Однажды вот так мы шли по ночному Каретному — стареющий философ и его молодой ученик, трепетно внимающий речам своего ментора, — и Славик Смуров сказал мне:
— Пора тебе, Гришка, самому браться за серьезное дело! И щипач из тебя неплохой, и ширмач ты ловкий, и форточник лихой, но, скажем честно, на фартового ты не тянешь — в толпе тебя всегда эмоции выдают. Но зато у тебя, Гришка, есть замечательное качество — острый слух, зоркое зрение, мгновенная реакция, и, главное, ловок ты, как цирковой гимнаст, ей-бо! Это великий дар! Скажу тебе честно, стать уличным вором может каждый! А вот сейфовый замок ломануть — это не всякому дано.
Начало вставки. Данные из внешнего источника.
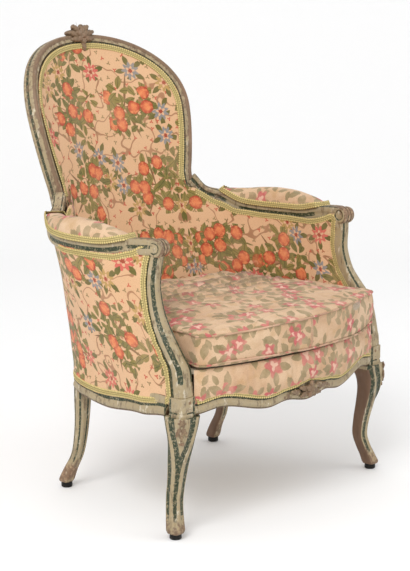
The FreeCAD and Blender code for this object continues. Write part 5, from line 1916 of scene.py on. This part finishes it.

Такие всегда и везде в почете — и на малине, и на нарах. Медвежатник всегда вызывает уважение. Тебе, Гришка, на роду написано стать знатным «медвежатником». Да и фамилия велит. Мед-ве-дев! Только не иди в шнифера, а то талант свой загубишь! — Славик как-то печально усмехнулся про себя, а потом с грустцой бросил: — Чую, пришло мне время, Гришка, завязывать. Пора на покой уходить…
Мы прошли Каретный Ряд, спустились по Петровскому бульвару, и тут почти у самого перекрестка на Неглинной из темной подворотни навстречу нам вышмыгнули двое. Было там темно, и одинокий фонарь на перекрестке светил тускло. Лиц их я не разглядел.
Оба подвалили с двух сторон, и один с хрипотцой в голосе проскрежетал:
— Если не ошибаюсь, Ростислав Самуйлов?
Я почуял, как дернулся Славик.
— Он самый. Чего изволите? — Голос у него был спокойный, размеренный, но сам весь напрягся. Похоже, он сразу понял, в чем дело.
Спросивший молча вынул руку из кармана, поднял быстро — в руке блеснул наган — и трижды выстрелил Славику в грудь.
— Тебя же предупреждали, гнида воровская, чтоб ты не зарился на чужое! — злобно прохрипел он. Второй, тот, что с ним был, даже не шевельнулся. Убийца молча развернулся, и оба порысили в сторону Трубной. А на меня даже не взглянули.
Я присел на корточки, приподнял истекающего кровью Ростислава, а тот слабо улыбнулся и, будто извиняясь, прошептал:
— Вот ведь как бывает… — И уже еле слышно: — Может, оно и к лучшему… Старческих болезней избегу…
— Что с тобой, Славик? — вскрикнул я, разволновавшись. — Что он тебе сказал? Кто это такие?
Он захрипел, и горлом у него хлынула кровь.
— Это все грехи мои тяжкие… — прошелестел смертельно раненный вор. — После сам узнаешь, если Бог даст… Запомни, Гриша, не повторяй моей ошибки, с энкавэдэ не вздумай хороводиться… Этих не перешуткуешь… Я же тебе не раз повторял, помнишь: из куска говна конфетку не вылепишь!
И с этими словами Славик затих навсегда.